Thanks to Overlook Press’s Twitter feed, I learned this morning that today was Ernest Hemingway’s birthday. It kind of bizarrely put me in a better mood following a discouraging morning; I really love Hemingway. I think its partly because I’m Cuban (and he did love Cuba/ writing about and in Cuba), partly because I love Fitzgerald (and the friendship/ hatred between them), partly because I’m fascinated by Modernist literature and writers (American Modernism in particular), and partly because I just love (most of) his writing.
I’ve recently been rereading a bunch of his short stories in an old copy of The Snows of Kilimanjaro and Other Stories from my Dad’s bookshelf. The title story is really incredible in a uniquely Hemingway-way; as the narrator, a writer, quickly approaches death while on an African safari, he looks back on his life with anger and bitterness over what he has neglected to accomplish. As with so much of his writing, Hemingway himself is always only just beneath the surface of his fiction in this story.

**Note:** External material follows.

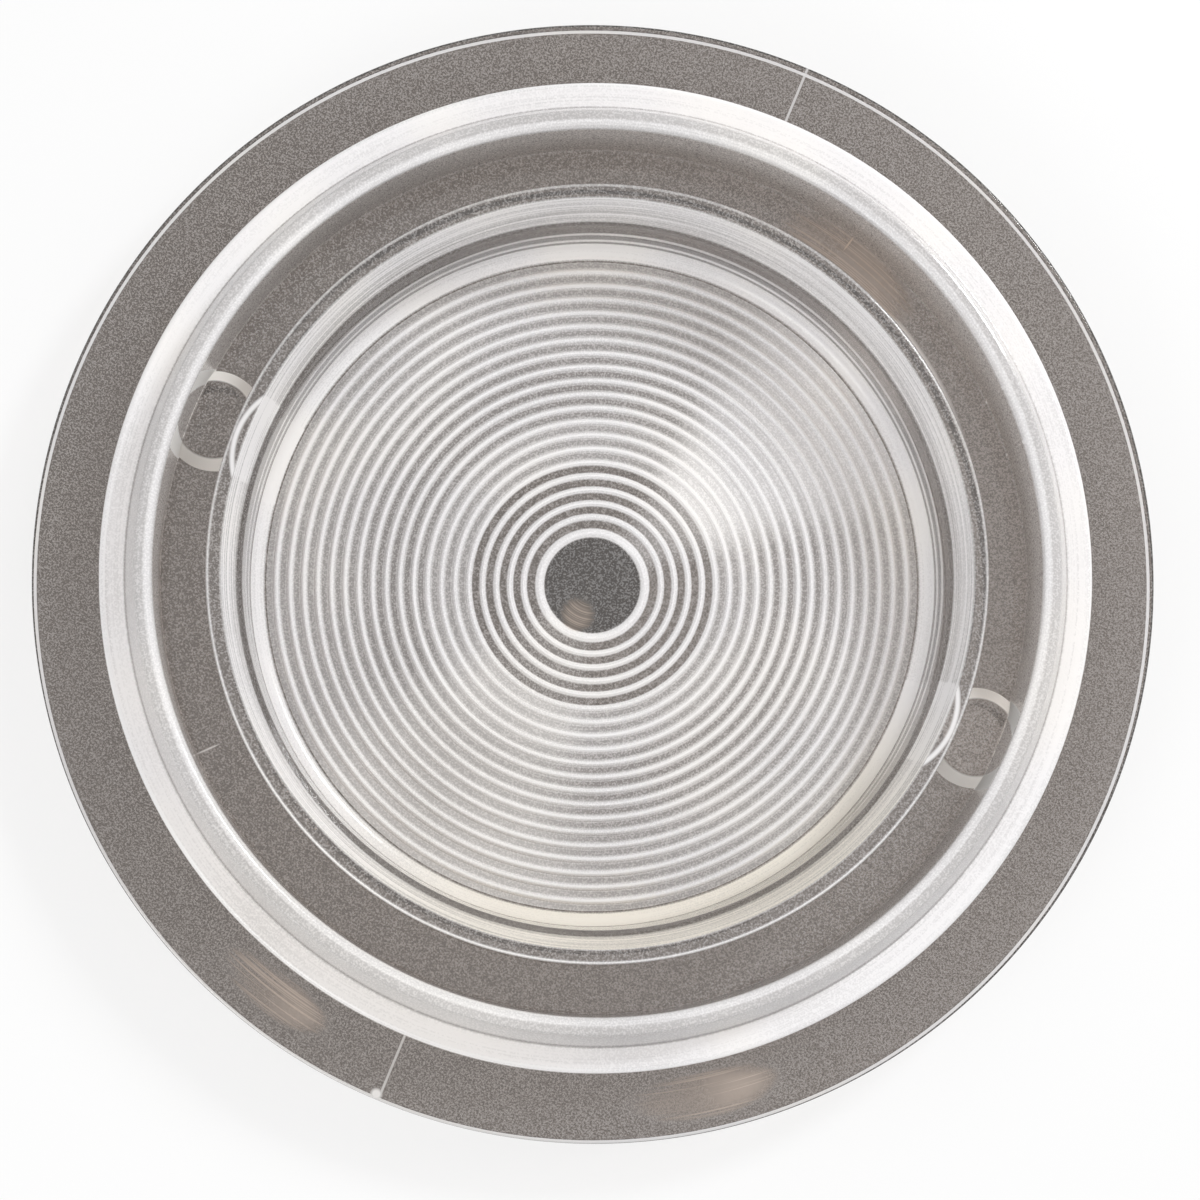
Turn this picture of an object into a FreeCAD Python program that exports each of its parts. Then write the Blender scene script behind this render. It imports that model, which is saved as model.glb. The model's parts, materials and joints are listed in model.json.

It is another story of his, however, that I always find so powerful in its simplicity (like a lot of his writing). “A Day’s Wait” is only two pages long, but I remember first reading it years ago and it always sticking with me. Rather than listen to me summarize it, I say take the two extra minutes to read the story here. It is prime example of how Hemingway has a way of taking simple, mundane things (whether it is the thorn that ultimately kills the narrator of “The Snows of Kilimanjaro,” or the confusion over temperature measurements in “A Days Wait”) and turning them into meditations on life and death (but mostly death). I’m glad you were born today, Ernest! (And that you wrote so much before you killed yourself.)